Lo doméstico

La novela de Leila Slimani - Chanson Douce (2016) - no tuvo en Estados Unidos el éxito del que gozó en Europa. Era predecible. La obra, traducida al inglés como La Nana Perfecta, trata de las relaciones laborales al interior de la casa y los norteamericanos no parecen dados a crear vínculos afectivos allí donde media lo instrumental.

Es la historia de una empleada doméstica - volveré sobre la palabra - que viene a resolver los problemas de una mujer cuya carrera profesional, no la de su marido, se ha visto postergada por la maternidad.

La perfección del ejercicio de la asesora del hogar lleva a la patrona a inquietarse acerca de las obligaciones - de las que ha sido liberada - que la atan a sus pequeños hijo e hija.

Es una historia conocida para nuestras mujeres, atrapadas entre las obligaciones morales de cuidar a los hijos y el genuino deseo de avanzar en el desarrollo de los talentos propios, los sentimientos se confabulan unos contra otros.

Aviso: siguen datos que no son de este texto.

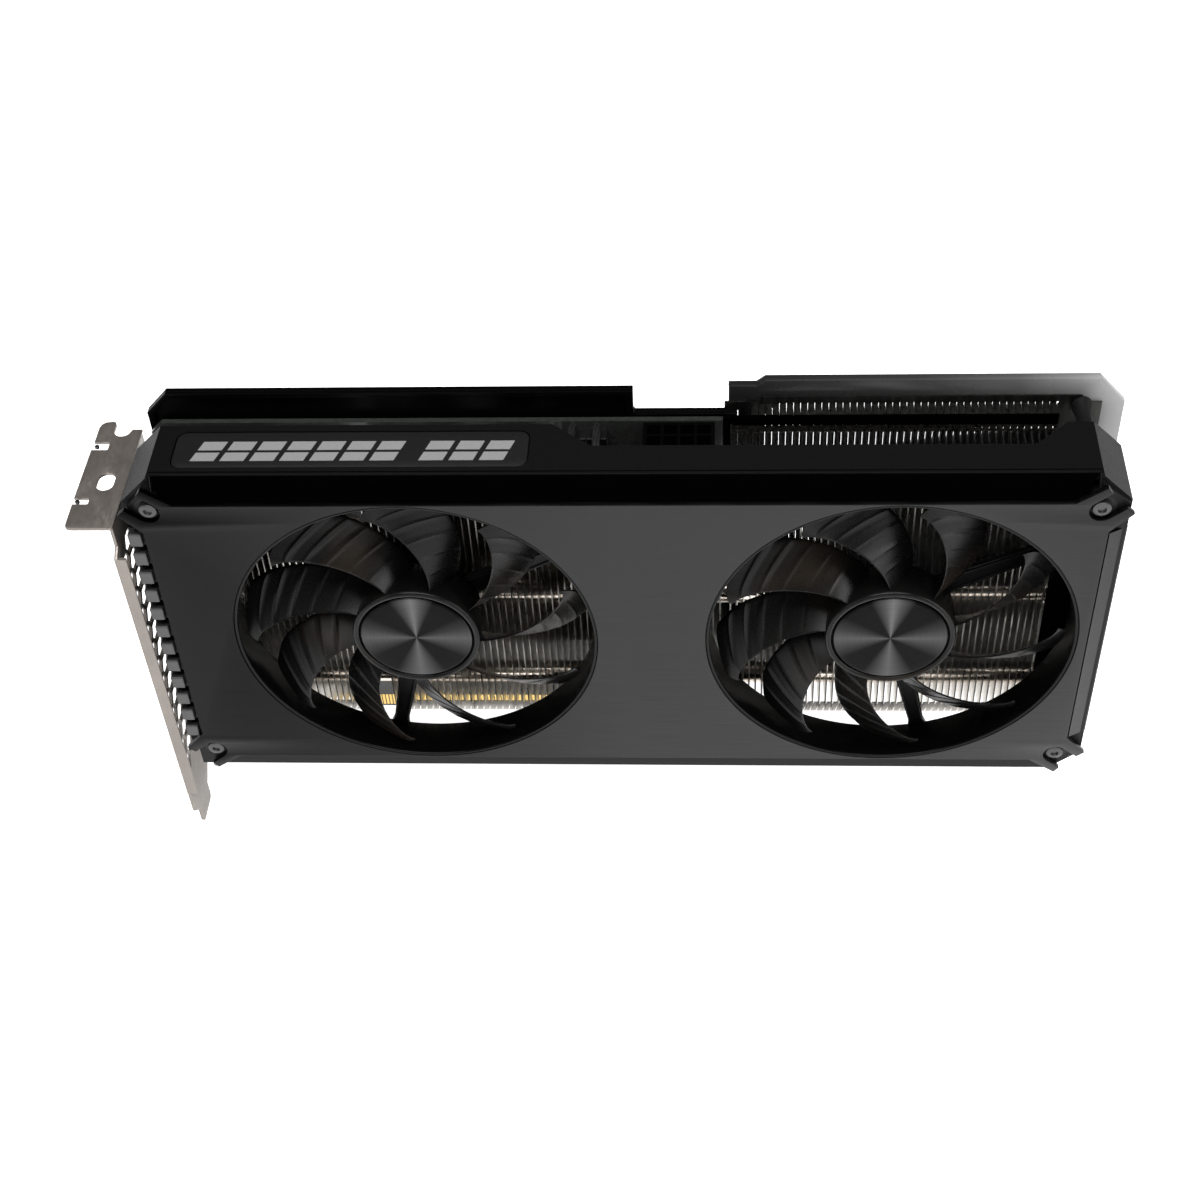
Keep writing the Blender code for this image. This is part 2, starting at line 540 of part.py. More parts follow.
for n, z in enumerate((38.0, 50.0, 62.0)):
    box("choke_%d" % (n + 1), (42.5, 50.5), (SEAT - 4.6, SEAT), (z - 4, z + 4), M_FERRITE, 0.5)
rod("capacitor", "Y", (47.0, 76.0), 4.0, SEAT - 7.6, SEAT, M_CAN, segs=16, bevel=0.4)

power = box("power_connector", (36.5, 54.5), (SEAT - 9.6, SEAT), (96.6, 109.4), M_BLACK)
bm = bmesh.new()
for i in range(4):
    for j in range(2):
        geo = bmesh.ops.create_cube(bm, size=1.0)
        cx, cy = 39.2 + i * 4.2, SEAT - 2.7 - j * 4.2
        for v in geo["verts"]:
            v.co = Vector((v.co.x * 3.4 + cx, v.co.y * 3.4 + cy, v.co.z * 12 + 106)) * MM
cut(power, finish(bm, "cut_power_cells", cutter=True))

PORT_Y = (-6.7, SEAT)
PORTS = (("video_port_large", 24.0, 15.0), ("video_port_small_1", 46.0, 16.8), ("video_port_small_2", 68.0, 16.8), ("video_port_small_3", 89.0, 16.8))
for name, z, w in PORTS:
    port = box(name, (-95.8, -80.0), PORT_Y, (z - w / 2, z + w / 2), M_STEEL, 0.4)
    mouth = plate("cut_" + name, [rect((PORT_Y[0] + 0.6, PORT_Y[1] - 0.5), (z - w / 2 + 0.6, z + w / 2 - 0.6)),
                                  rect((PORT_Y[0] + 1.7, PORT_Y[0] + 2.9), (z - w / 2 + 1.8, z + w / 2 - 1.8))], "X", -97.0, -86.0, cutter=True)
    cut(port, mouth)

# ---- I/O bracket ------------------------------------------------------------
BX = (BRACKET_X - BRACKET_T, BRACKET_X)
Y0, Y1 = -35.8, 2.9
TIP = BRACKET_TOP - BRACKET_LEN
blade_loops = [[(Y0, -6.0), (-32.1, -10.0), (-32.1, TIP + 1.6), (-30.6, TIP), (-23.4, TIP), (-21.9, TIP + 1.6), (-21.9, -10.4), (-17.6, -6.2),
                (-16.2, -6.2), (-11.8, -10.4), (-11.8, TIP + 1.6), (-10.3, TIP), (-3.1, TIP), (-1.6, TIP + 1.6), (-1.6, -10.0), (Y1, -6.0),
                (Y1, BRACKET_TOP), (-33.0, BRACKET_TOP), (-33.0, 97.0), (Y0, 95.2)]]
for name, z, w in PORTS:
    blade_loops.append(rect((PORT_Y[0] - GAP, PORT_Y[1] + 0.25), (z - w / 2 - GAP, z + w / 2 + GAP)))
HEX_PITCH = 6.6
for col in range(3):
    for row in range(13):
        yc, zc = -31.0 + col * 5.7, 9.4 + row * HEX_PITCH + (HEX_PITCH / 2 if col % 2 else 0.0)
        blade_loops.append(circle(yc, zc, 3.1, 6, 0.0))
bracket = plate("io_bracket", blade_loops, "X", *BX, M_NICKEL)
# folded tab with the screw notch, the slotted hole and the two locating slots
tab = [(-93.95, -33.4), (-104.4, -33.4), (-106.0, -31.9), (-106.0, -24.6), (-102.0, -24.6), (-102.0, -22.4), (-106.0, -22.4),
       (-105.8, -4.2), (-101.5, -4.2), (-101.5, -1.2), (-105.6, -1.2), (-105.6, 4.4), (-104.2, 6.7), (-101.6, 6.9), (-101.3, 3.6)]
for i in range(1, 6):
    a = math.pi + math.pi * 0.86 * i / 6
    tab.append((-99.1 + 2.21 * math.cos(a), 3.3 + 2.21 * math.sin(a)))
tab += [(-96.6, 3.8), (-93.95, 3.8)]
obround = [(-99.2 + 2.2 * math.cos(math.radians(a)), -16.3 + (1.05 if a < 180 else -1.05) + 2.2 * math.sin(math.radians(a)))
           for a in (0, 36, 72, 108, 144, 180 - 0.01, 180, 216, 252, 288, 324, 360)]
fuse(bracket, plate("bracket_tab", [tab, obround], "Z", BRACKET_TOP - BRACKET_T, BRACKET_TOP, cutter=True),
     box("bracket_flange", (BX[0] + 0.05, -91.8), (Y0, Y0 + BRACKET_T), (1.9, 95.0), cutter=True))
for n, z in enumerate((14.0, 100.0)):
    rod("bracket_screw_%d" % (n + 1), "X", (-10.5, z), 2.6, -96.3, BX[0] - GAP, M_STEEL, segs=12, bevel=0.5)

# ---- backplate ---------------------------------------------------------------
BP_Y = (H + 0.35, 3.7)
rim_z = 117.6
bp = plate("backplate", [[(-90.0, 12.0), (60.2, 12.0), (60.2, 110.0), (57.5, 110.2), (34.5, 110.2), (34.0, 110.8), (34.0, rim_z), (-84.8, rim_z),
                          (-90.6, 111.4)]], "Y", 2.2, BP_Y[1], M_BLACK)
fuse(bp, plate("backplate_rim", [[(-90.0, 12.0), (60.2, 12.0), (60.2, 110.0), (57.5, 110.2), (34.5, 110.2), (34.0, 110.8), (34.0, rim_z), (-84.8, rim_z),
                                  (-90.6, 111.4)],
                                 [(-88.4, 13.6), (58.6, 13.6), (58.6, 108.4), (33.2, 108.4), (32.4, 109.4), (32.4, rim_z - 1.5), (-84.1, rim_z - 1.5),
                                  (-89.0, 110.9)]], "Y", BP_Y[0], 2.4, cutter=True))
frame_out = [(60.8, 12.0), (149.0, 12.0), (156.4, 19.6), (156.4, 111.8), (149.6, 119.4), (67.0, 119.4), (64.8, rim_z), (57.9, rim_z), (57.9, 110.8), (60.8, 110.6)]
frame_in = [(66.6, 22.0), (144.0, 22.0), (147.4, 25.4), (147.4, 109.6), (143.0, 114.0), (72.4, 114.0), (66.6, 107.4)]
bpf = plate("backplate_frame", [frame_out, frame_in], "Y", 3.0, 5.4, M_GLOSS)
post = rod("standoff_post", "Y", (145.6, 111.4), 2.0, BODY_BACK + GAP, 3.0 - GAP, M_BLACK, segs=14)
plate("retention_spring", [[(-16, 33), (-8, 33), (9.5, 50), (27, 33), (35, 33), (35, 41), (17.5, 59), (35, 77), (35, 85), (27, 85), (9.5, 67.5), (-8, 85),
                            (-16, 85), (-16, 77), (1.5, 59), (-16, 41)]], "Y", BP_Y[1] + GAP, BP_Y[1] + GAP + 0.8, M_STEEL)
for n, (x, z) in enumerate(((-84.0, 18.0), (-84.0, 104.0))):
    turned("backplate_screw_%d" % (n + 1), [(0, BP_Y[1] + GAP), (2.6, BP_Y[1] + GAP), (2.6, BP_Y[1] + 1.0), (1.8, BP_Y[1] + 1.6), (0, BP_Y[1] + 1.6)],
           (x, z), M_BLACK, steps=14)
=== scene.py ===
"""Looks of the graphics card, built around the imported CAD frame.

Builders work in millimetres in the row frame; every mesh is written in metres
with its object at the origin.
"""
import math

import bmesh
import bpy
from mathutils import Matrix, Vector


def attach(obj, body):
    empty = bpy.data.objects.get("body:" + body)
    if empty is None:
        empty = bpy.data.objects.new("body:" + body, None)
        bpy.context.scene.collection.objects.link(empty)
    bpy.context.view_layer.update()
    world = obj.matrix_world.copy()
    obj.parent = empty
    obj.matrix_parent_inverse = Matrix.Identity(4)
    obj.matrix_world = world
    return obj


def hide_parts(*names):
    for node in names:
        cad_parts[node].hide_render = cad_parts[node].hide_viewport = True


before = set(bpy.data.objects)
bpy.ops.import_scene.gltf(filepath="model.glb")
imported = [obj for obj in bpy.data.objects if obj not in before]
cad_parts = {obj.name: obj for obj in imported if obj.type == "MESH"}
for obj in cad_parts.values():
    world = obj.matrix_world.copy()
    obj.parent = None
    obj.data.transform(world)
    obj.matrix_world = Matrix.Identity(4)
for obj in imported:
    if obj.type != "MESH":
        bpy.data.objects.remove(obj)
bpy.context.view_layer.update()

MM = 0.001

# ---- main sizes, the same as the CAD's (millimetres) -----------------------
FACE_Y, FACE_T = -35.0, 1.5
FACE_X, FACE_Z = (-85.7, 148.3), (18.0, 112.4)
BODY_X, BODY_Z, BODY_BACK = (-90.4, 153.3), (11.7, 118.7), -12.4
CORNER, WALL, GAP = 7.6, 2.0, 0.3
FAN_X, FAN_Z = (-22.4, 99.1), 65.2
OPEN_R, BLADE_R, HUB_R, BLADES = 47.0, 44.6, 16.6, 9
BLADE_TURN = (-3.0, -22.0)
FIN_FRONT, FIN_Z, FIN_PITCH = -17.5, (17.7, 109.2), 1.78
PIPE_R, PIPE_Y, PIPE_Z = 3.0, -9.6, (25.2, 57.2)
BRACKET_X, BRACKET_T, BRACKET_TOP, BRACKET_LEN = -93.9, 0.86, 103.7, 120.02
H = 0.785
SEAT = -H - GAP
RIM_Z = 117.6
FAN_ARMS, POST_R, BASE_Y = ((27.0, 147.0, 257.0), (27.0, 147.0, 283.0)), 50.2, (-22.2, -20.4)


# ---- materials --------------------------------------------------------------
def shader(name, colour, rough, metal=0.0, spec=0.5, coat=0.0, coat_rough=0.1, aniso=0.0):
    m = bpy.data.materials.new(name)
    m.use_nodes = True
    nt = m.node_tree
    b = next(n for n in nt.nodes if n.type == "BSDF_PRINCIPLED")
    b.inputs["Base Color"].default_value = (*colour, 1.0)
    b.inputs["Roughness"].default_value = rough
    b.inputs["Metallic"].default_value = metal
    b.inputs["Specular IOR Level"].default_value = spec
    b.inputs["Coat Weight"].default_value = coat
    b.inputs["Coat Roughness"].default_value = coat_rough
    b.inputs["Anisotropic"].default_value = aniso
    return m, nt, b


def noise(nt, stretch, scale=1.0, detail=3.0, rough=0.55):
    tc = nt.nodes.new("ShaderNodeTexCoord")
    mp = nt.nodes.new("ShaderNodeMapping")
    mp.inputs["Scale"].default_value = stretch
    nz = nt.nodes.new("ShaderNodeTexNoise")
    nz.inputs["Scale"].default_value = scale
    nz.inputs["Detail"].default_value = detail
    nz.inputs["Roughness"].default_value = rough
    nt.links.new(tc.outputs["Object"], mp.inputs["Vector"])
    nt.links.new(mp.outputs["Vector"], nz.inputs["Vector"])
    return nz.outputs["Fac"]


def spread(nt, value, lo, hi, a=0.3, b=0.7):
    mr = nt.nodes.new("ShaderNodeMapRange")
    mr.inputs["From Min"].default_value = a
    mr.inputs["From Max"].default_value = b
    mr.inputs["To Min"].default_value = lo
    mr.inputs["To Max"].default_value = hi
    nt.links.new(value, mr.inputs["Value"])
    return mr.outputs["Result"]


def ramp(nt, value, stops):
    r = nt.nodes.new("ShaderNodeValToRGB")
    e = r.color_ramp.elements
    while len(e) < len(stops):
        e.new(0.5)
    for el, (p, c) in zip(e, stops):
        el.position = p
        el.color = (*c, 1.0)
    nt.links.new(value, r.inputs["Fac"])
    return r.outputs["Color"]


def bump(nt, b, value, strength, dist):
    bp = nt.nodes.new("ShaderNodeBump")
    bp.inputs["Strength"].default_value = strength
    bp.inputs["Distance"].default_value = dist
    nt.links.new(value, bp.inputs["Height"])
    nt.links.new(bp.outputs["Normal"], b.inputs["Normal"])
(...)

La llegada de la nana perfecta, quien pasa a ser parte de la familia, this is not USA, desnuda el odioso malestar que produce el tener que hacer aquello que a uno  se ha inculcado como lo propio de la condición de mujer: criar hijos, dedicar la vida a esas criaturas, celebrar los triunfos del marido y verse convertida en un estropajo al final del día.

Lo doméstico, esfera que aglutina buena parte de la tarea de la crianza (pañales, preparación de alimentos, lavado de vajilla, hacer la cama, sacar la basura + infinito), no goza de un buen nombre en nuestra sociedad.

La expresión empleada doméstica es un ejemplo de ello: paradójicamente no era la palabra empleada lo que convocó un discurso moralizante para cambiar de nombre al oficio sino su par asociada, doméstica.

Lo doméstico es una categoría inferior (a pesar de haberse vanagloriado la especie de la domesticación como una de sus grandes conquistas); es inferior a lo público, dominio reservado para los hombres.

Y, naturalmente, a las mujeres se constriñe al dominio subordinado. 

Los chimpancés parecieran haber tomado otro camino. Al menos a la hora de hacer la cama. Duermen en los árboles. Hacen la cama, según Megan Thoemmes, estudiante de zoología, arman una especie de nido con hojas y ramas, en lugares distintos cada noche y, vaya sorpresa, en condiciones sanitarias infinitamente superiores a la mejor cama de nuestros hoteles, lodges y habitaciones. Pero mi punto no es el de salubridad sino el de la responsabilidad y también de la creatividad.

La solución de los chimpancés entraña algunas lecciones. Por lo pronto cada cual hace su propia cama. Pero cada cama es también una verdadera instalación artística a la vez que es lugar - como diría una vieja publicidad - para un descanso perfecto.

El dilema planteado por la Nana Perfecta lo es por la naturaleza distorsionada con que se ha definido lo doméstico. Y esta ha sido y sigue siendo una definición masculina, opresiva y cómoda para los varones, ¿qué mejor, no? Llegar a la casa y que la cama esté hecha y yo ¡sin haberla hecho!. Masculina y de clase, también: ¡quien pueda descargar su fardo en los hombros de otro ( de hecho, de otra) que lo haga!

Frente a lo evidente y groseramente desigual distribución de la tarea doméstica no caben sino dos reclamos aprendidos de otras especies.

Una, cada cual a cargo de su propia carga. La otra, redefinir el espacio que nos hace personas.

No podría ser sino una arrogancia irracional masculina la de declarar como inferior lo que es sustantivo. Más que eso, en realidad, un ejercicio de poder a través del que las responsabilidades de la crianza y de la reproducción pudieron – expresado en el lenguaje actual – tercerizarse. Con ello se dispuso del tiempo suficiente para procurar el prestigio en la [aparentemente] respetable esfera pública. La distinción público/privado, nace, pues, de un ejercicio de esclavitud.

La Nana Perfecta es, sin duda, el reflejo de una sociedad profundamente imperfecta.